If someone says that this continuity is memory, Abhinava presses further: memory depends on prior experience. Smṛti lives from anubhava. One remembers what was in some way experienced. If there was no cognition there at all, then what exactly is being remembered? A non-experienced gap cannot become the ground of recollection.

So the objector’s hidden-sequence theory collapses. To explain simultaneity away, he inserts imperceptible gaps and micro-sequences. But if these were truly not cognized, they could not later be connected by memory. If they are cognized, then the simultaneity and continuity of consciousness are already admitted. Either way, the attempt fails.

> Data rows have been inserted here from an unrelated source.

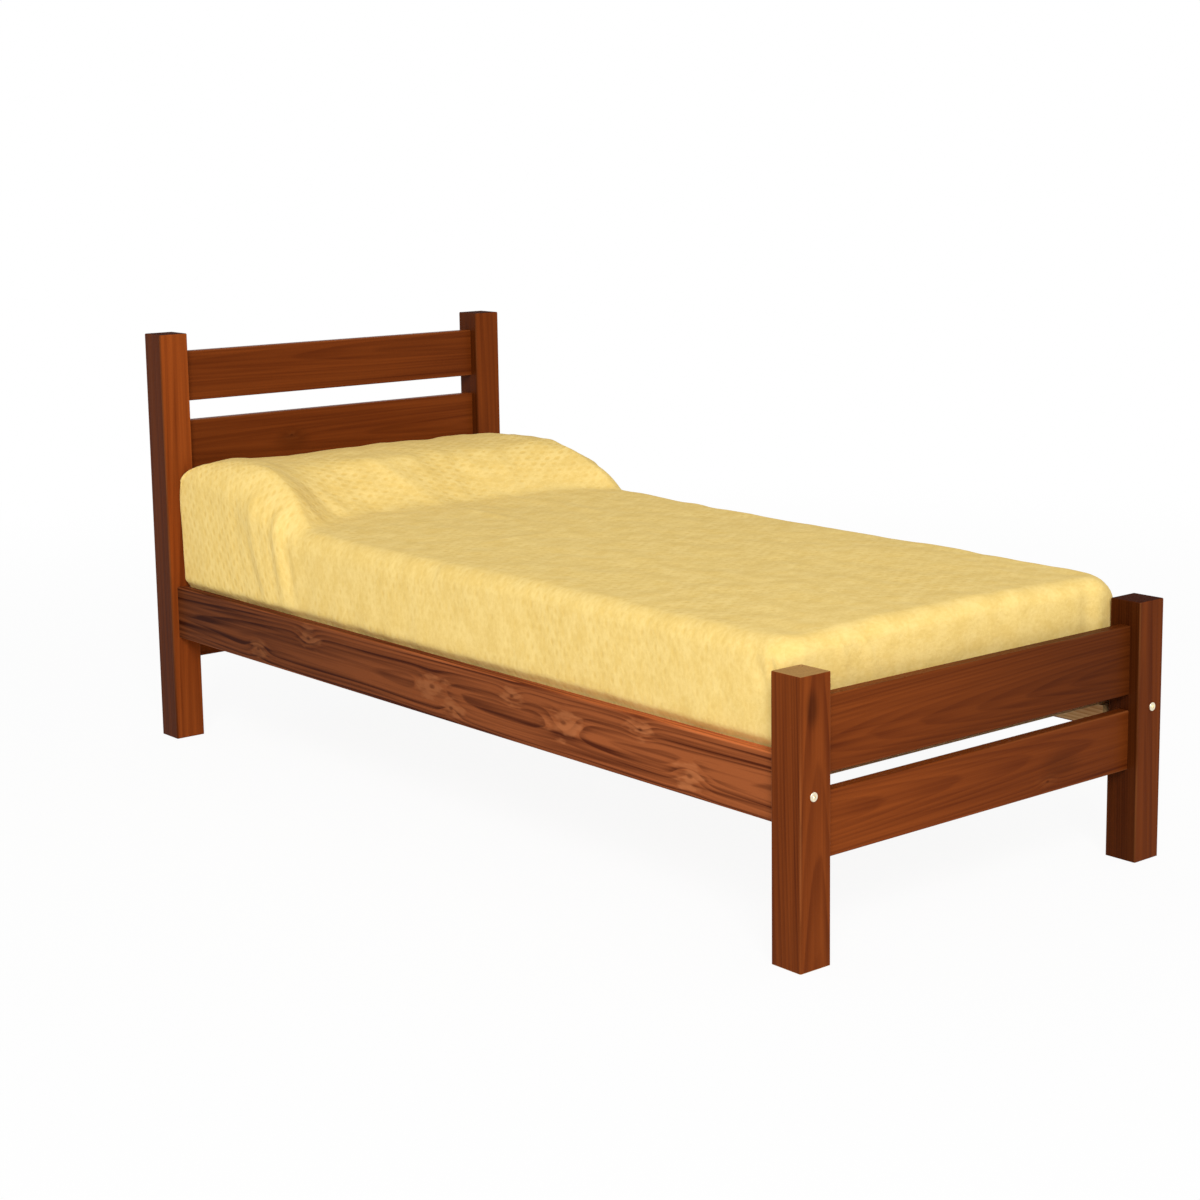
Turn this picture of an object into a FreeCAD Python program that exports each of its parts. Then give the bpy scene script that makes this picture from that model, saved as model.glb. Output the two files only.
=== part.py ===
import FreeCAD, Part
import math
import os

# A wooden single bed, made up with mattress, pillow and bedspread. Millimetres, +Z up.
# X runs across the bed, Y along it with the head at +Y, and the origin lies on the floor
# under the middle of the frame.

# Mattress
mattress_width = 800.0
mattress_length = 1900.0
mattress_edge_height = 218.0
mattress_crown = 6.0
mattress_corner_radius = 40.0
mattress_edge_radius = 24.0
mattress_side_bulge = 3.0
cover_thickness = 5.0

# Room between the mattress and the frame
mattress_side_room = 15.0
mattress_end_room = 8.0
soft_clearance = 0.3

# Posts
post_size = 67.0
head_post_height = 898.0
foot_post_height = 481.0
post_easing = 2.5

# End rails, from the top of the posts down
end_rail_thickness = 24.0
rail_easing = 2.5
headboard_top_drop = 41.0
headboard_top_rail_height = 109.0
headboard_gap = 43.0
headboard_middle_rail_height = 108.0
headboard_lower_rail_height = 109.0
headboard_lower_rail_below_bolt = 2.0
footboard_top_drop = 45.0
footboard_top_rail_height = 127.0
footboard_gap = 29.0
footboard_lower_rail_height = 110.0

# Tenons of the end rails, and their mortises in the posts
tenon_thickness = 14.0
tenon_shoulder = 10.0
mortise_wall = 29.0
tenon_clearance = 0.15
mortise_glue_room = 1.0

# Side rails
side_rail_thickness = 24.0
side_rail_height = 114.0
side_rail_recess = 16.0

# Bed bolts, barrel nuts and locating dowels that hold the side rails to the posts
bolt_above_lower_foot_rail = 5.0
bolt_diameter = 8.0
bolt_hole_clearance = 0.5
bolt_overreach = 12.0
bolt_head_diameter = 16.0
bolt_head_thickness = 2.4
bolt_head_easing = 1.2
bolt_socket_flats = 5.0
bolt_socket_depth = 3.2
nut_depth = 45.0
nut_diameter = 14.0
nut_length = 18.0
nut_clearance = 0.1
thread_clearance = 0.05
dowel_diameter = 8.0
dowel_length = 44.0
dowel_spacing = 70.0
dowel_clearance = 0.1
dowel_tenon_land = 4.5
dowel_end_room = 1.0

# Slats on their ledgers
ledger_width = 30.0
ledger_height = 40.0
ledger_rise = 12.0
ledger_end_gap = 10.0
slat_count = 14
slat_width = 75.0
slat_thickness = 18.0
slat_easing = 2.0
slat_end_gap = 3.0
slat_end_margin = 10.0

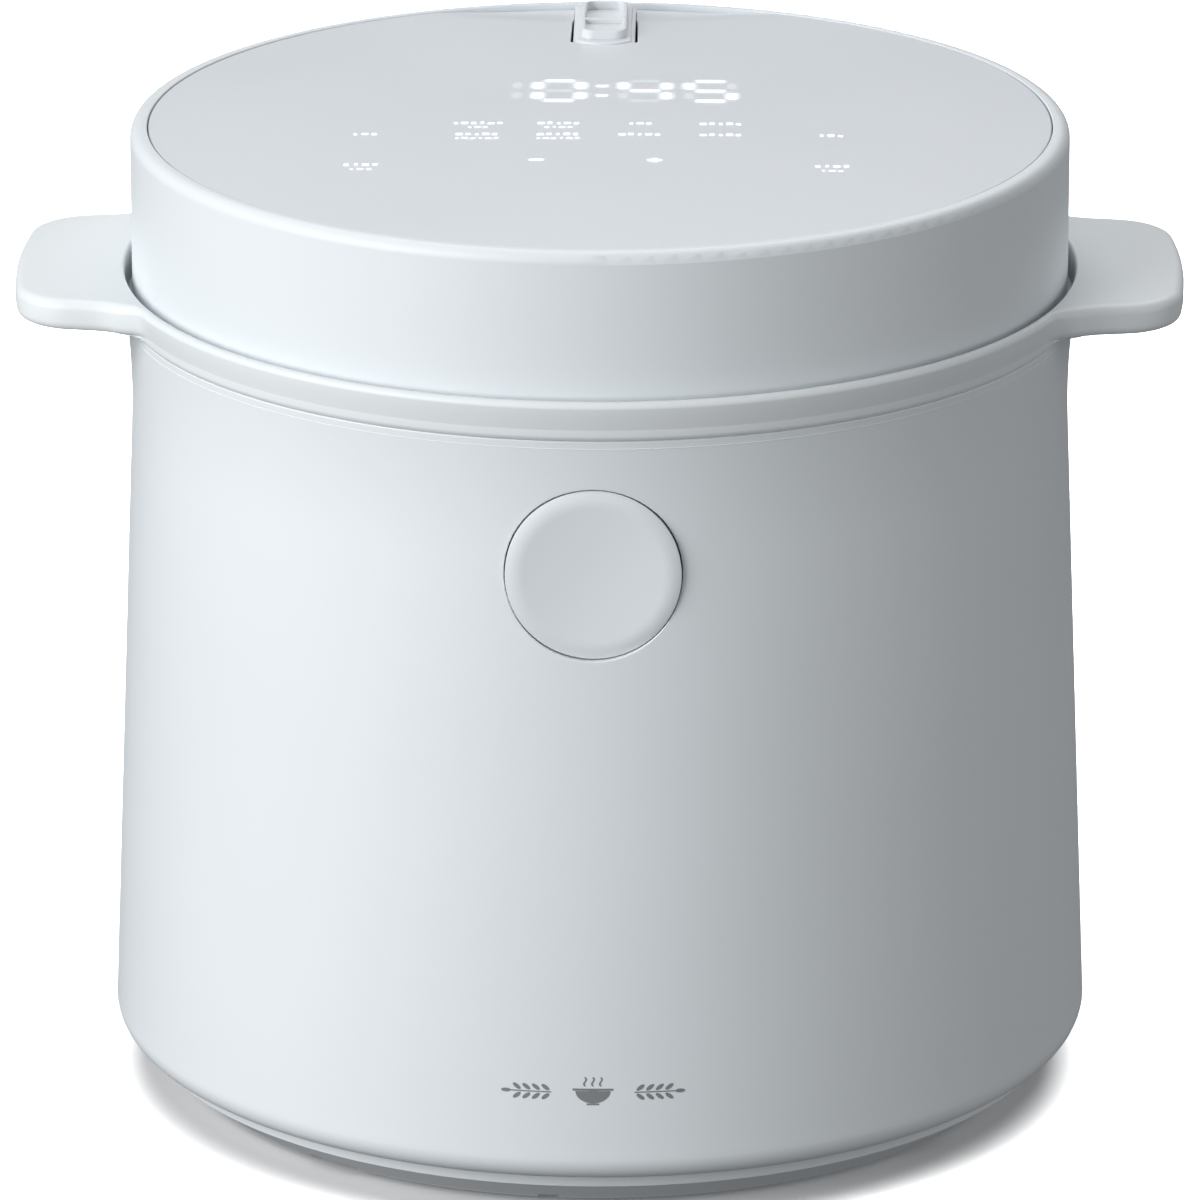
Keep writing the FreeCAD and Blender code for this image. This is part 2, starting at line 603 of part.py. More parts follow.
def power_inlet():
    """A mains inlet with the usual three flat pins in a rounded mouth, seated in the rear window."""
    back = "inlet_face_y - inlet_depth"
    block = box(("-inlet_wide / 2", "inlet_wide / 2"), (back, "inlet_face_y"),
                ("inlet_z - inlet_high / 2", "inlet_z + inlet_high / 2"))
    chamfer = "mouth_high / 3"
    mouth = padded([
        ("-mouth_wide / 2", "-mouth_high / 2"),
        ("mouth_wide / 2", "-mouth_high / 2"),
        ("mouth_wide / 2", f"mouth_high / 2 - {chamfer}"),
        (f"mouth_wide / 2 - {chamfer}", "mouth_high / 2"),
        (f"-mouth_wide / 2 + {chamfer}", "mouth_high / 2"),
        ("-mouth_wide / 2", f"mouth_high / 2 - {chamfer}"),
    ], "mouth_depth + 2")
    put(mouth, (0, "inlet_face_y + 2", "inlet_z"), (1, 0, 0), 90)
    slots = []
    pins = []
    for x, z in ((-7, -2), (0, 2), (7, -2)):
        low, high = f"inlet_z + {z} - 2", f"inlet_z + {z} + 2"
        slots.append(box((x - 1.05, x + 1.05), ("inlet_face_y - inlet_depth - 1", "inlet_face_y"),
                         (f"{low} - 0.05", f"{high} + 0.05")))
        pins.append(box((x - 1, x + 1), (f"{back} - 2", "inlet_face_y - 4.6"), (low, high)))
    node(cut(block, mouth, *slots), "power_inlet")
    node(group(*pins), "inlet_pins")


# Latch and lid button -----------------------------------------------------------------------------

def lid_button():
    """A dished disc with a bevelled rim, turned about its own axis and laid along +Y."""
    cap = turned([
        (0, "-button_dish"),
        ("button_land", 0),
        ("button_radius", "-button_bevel"),
        ("button_radius", "-button_depth"),
        ("button_radius - button_wall", "-button_depth"),
        ("button_radius - button_wall", "-button_bevel - button_wall"),
        ("stem_radius", "-button_bevel - button_wall"),
        ("stem_radius", "stem_shoulder_y - button_face_y"),
        ("stem_tip", "stem_shoulder_y - button_face_y"),
        ("stem_tip", "stem_end_y - button_face_y"),
        (0, "stem_end_y - button_face_y"),
    ])
    put(cap, (0, "-button_face_y", "button_z"), (1, 0, 0), 90)
    node(cap, "lid_button")
    spring = coil(6.2, 0.7, 1.3, 4, (0, "-button_face_y + 3.6", "button_z"), "y")
    node(spring, "button_spring")


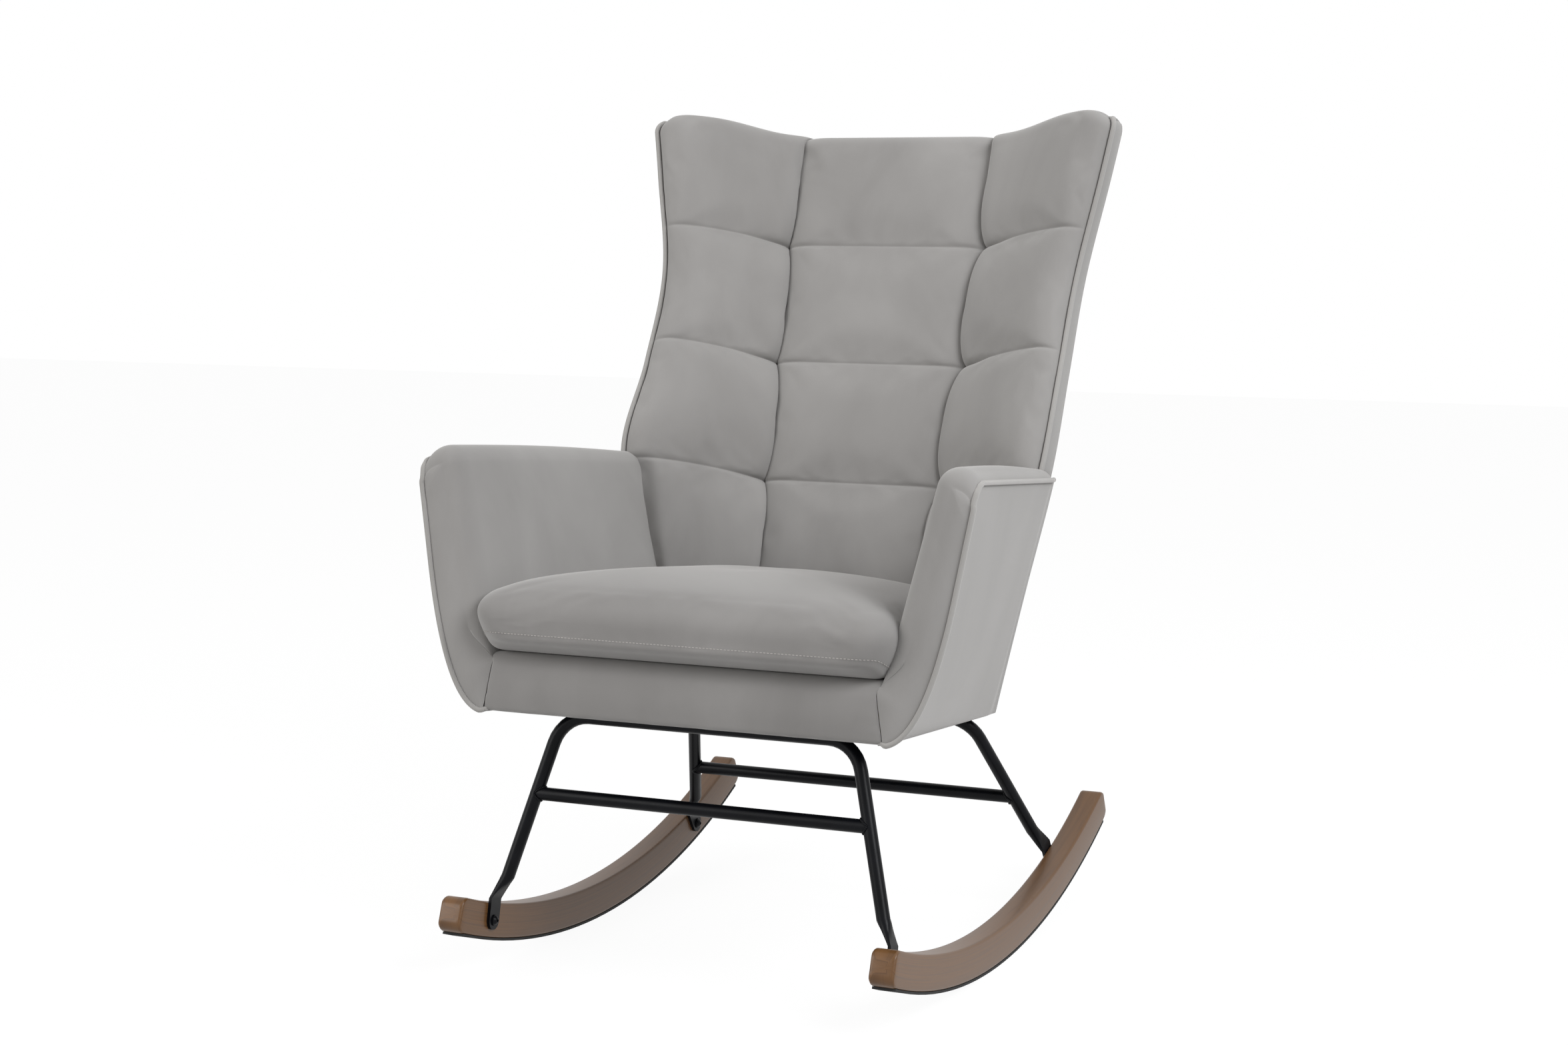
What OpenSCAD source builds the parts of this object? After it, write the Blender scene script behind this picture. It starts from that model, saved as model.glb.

This closes the argument. The layered co-presence of speech, thought, seeing, and subtle awareness is not an illusion produced by rapid hidden sequence. Abhinava has dismantled that explanation from every side: time belongs to the knowable, not to inward consciousness as an external ruler; claims of difference still arise through knowledge; infinite micro-division destroys action; and memory cannot arise from absence of cognition.

So the simultaneity of Vāk’s levels remains standing. Not as a vague mystical assertion, but as something defended by direct analysis of time, cognition, action, and memory. In inward consciousness, the layered fullness of experience cannot be reduced to a mechanical sequence of hidden slices.